In a circle with centre O, the radius is 5 centimetres and the length of chord AB is 8 centimetres. Find the perpendicular distance of chord AB from the centre O in centimetres.

Introduction / Context:
This circle geometry problem involves finding the perpendicular distance from the centre of a circle to a chord. It uses the relationship between the radius, the chord length and the perpendicular distance. Such questions frequently appear in aptitude and school geometry exams to test your understanding of right triangles inside a circle.

Given Data / Assumptions:

• A circle has centre O.
• The radius of the circle is 5 cm.
• AB is a chord of the circle.
• The length of chord AB is 8 cm.
• We must find the distance from O to chord AB, measured along the perpendicular from O to AB.
• Standard Euclidean geometry is assumed.

Concept / Approach:
The perpendicular drawn from the centre of a circle to a chord bisects the chord. This means the chord is cut into two equal segments. If the full chord length is 8 cm, each half is 4 cm. The radius from the centre to each endpoint of the chord is 5 cm. These three segments form a right triangle with the radius as hypotenuse, half chord as one leg and the perpendicular distance as the other leg. Applying the Pythagoras theorem allows us to find the perpendicular distance from O to AB.

Step-by-Step Solution:
Step 1: Let the perpendicular from O to AB meet AB at point M. Step 2: Since OM is perpendicular to AB, M is the midpoint of AB. Step 3: Half of the chord AB is AM = AB / 2 = 8 / 2 = 4 cm. Step 4: OA is a radius, so OA = 5 cm. Step 5: In right triangle OAM, OA is the hypotenuse, AM is one leg and OM is the other leg. Step 6: Apply Pythagoras theorem: OA^2 = OM^2 + AM^2. Step 7: Substitute values: 5^2 = OM^2 + 4^2, so 25 = OM^2 + 16. Step 8: Rearrange: OM^2 = 25 - 16 = 9. Step 9: Take square root: OM = 3 cm.

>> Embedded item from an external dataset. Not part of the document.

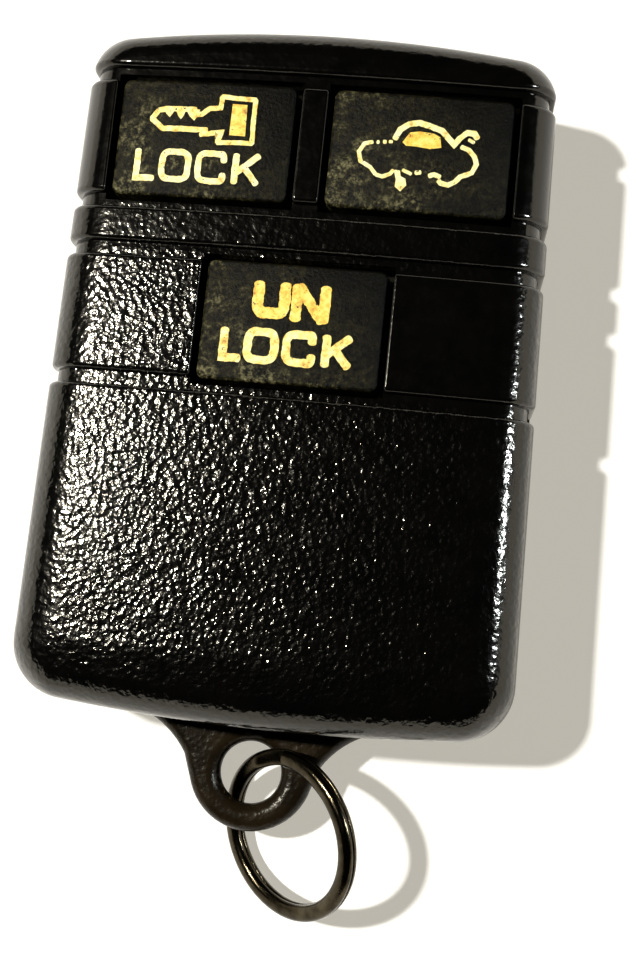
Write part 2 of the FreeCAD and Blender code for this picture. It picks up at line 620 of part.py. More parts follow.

Verification / Alternative check:
We can confirm by reversing the calculation: if OM = 3 cm and AM = 4 cm, then OA^2 should equal 3^2 + 4^2 = 9 + 16 = 25, so OA = 5 cm, matching the given radius. Also, doubling AM gives AB = 8 cm, the given chord length. This consistency among radius, chord and distance validates the result.

Why Other Options Are Wrong:
2 cm and 4 cm: These values do not satisfy the relation OA^2 = OM^2 + AM^2 when OA = 5 cm and AM = 4 cm.
5 cm: This would mean the chord collapses to a point (distance equal to radius), which is not possible for an 8 cm chord.
15 cm: This is larger than the radius and cannot be the distance from the centre to a chord lying inside the circle.

Common Pitfalls:
Students sometimes forget that the perpendicular from the centre bisects the chord and incorrectly use the full chord length instead of half. Others misidentify which segment is the hypotenuse in the right triangle, leading to wrong Pythagoras calculations. It is also easy to make sign errors when rearranging equations. Carefully drawing a diagram and labelling all segments helps avoid these issues.

Final Answer:
The perpendicular distance of chord AB from the centre O is 3 cm.